Chairman of the Bank of Israel, Professor Stanley Fisher, referred to the toughening of conditions for getting a mortgage, which the Bank of Israel itself ordered. “It’s not the best way to influence the market, but at least in this way we can prevent a sharp rise in housing prices, which is already in a bubble for all intents and purposes. We wanted to help the housing markets and stability in the banking system. We will continue to do everything required in order to prevent a quick rise in housing prices.”
Yesterday, Fisher visited Sapir College in Sederot and lectured in front of students in the economics and accounting department. According to mynet, ynet’s local paper in Sederot and the southern Negev, Fisher said to the students: “We are issuing a warning to young couples. Housing prices have gone up 22% in the last year and if we continue at this pace, then within three years, housing prices will have doubled, which will already constitute a serious bubble. Interest rates today are very low and whoever takes out a mortgage linked to the prime interest rate will regret it when interest rates return to their normal level of 4-5%. People will have to pay twice their mortgage or even more that that compared with what they’re paying now.”

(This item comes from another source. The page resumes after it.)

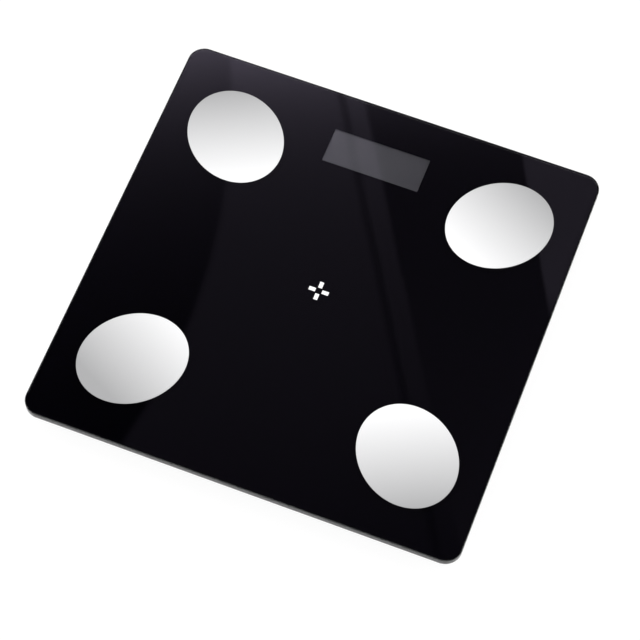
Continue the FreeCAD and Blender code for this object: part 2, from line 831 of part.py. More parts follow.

Fisher today made reference to the subject of centralization in Nazareth: “It’s easy to resort to populism concerning the subject of centralization, but it’s not easy to actually deal with it. We need to research possible solutions that will be based on data and real research, and not on shouting.”
According to him, it is clear that the level of centralization in Israel is high in comparison to the world average, and that 20 business groups control about half the shares in the public market. “There are a lot of negative implications to this with regard to the level of competition in the markets, and in extreme cases it can cause damage to our financial systems,” said Fisher. In addition, the Chairman added the caveat that banking oversight has been stabilizing the financial system.
Fisher did not miss the opportunity to delve into one of the hot topics of the market today: the state’s royalties for the natural gas sources discovered recently. “The amount of gas found in the Tamar and Leviathan fields is large compared to the size of the markets, and this raises the question of royalties. It is important, however, not to breach contracts, but it is also important to check what these contracts say and if they apply at all. You don’t need to accept any person’s declaration in the field as if we’re talking about a set fact,” he added.
Fisher gave his blessings for the establishment of a committee on the issue of royalties, and said that it was good that it was checking into the matter. “If the estimates turn out to be true, we will need to take steps to prevent what’s called the “Holland Sickness”, meaning that the discovery of resources will bring about a reduction in importing gas, which will lead to a surplus in the payment balance and inflation in the local currency,” he explained.
Fisher also talked about the European sovereign debt crisis, and claimed that whoever is hastening to eulogize the Euro is forgetting what the situation was beforehand. Fisher explained that Europe was indeed turning into the “Sick man of Europe,” but according to him, the fiscal restraint in the Euro Bloc that is causing the recession is offset by the vacillations in the currency, which are leading to growth. At the end of the day, Fisher claims, the crisis’ influence on Europe itself will actually be positive as relates to the Euro Bloc countries, especially for strong countries like Germany.
On the other hand, Israel, according to Fisher, is undoubtedly affected by the European crisis, especially when we take into account that Israel exports to Europe constitute 30% of overall exports. “It’s clear that we need to rely more on local demand,” said Fisher.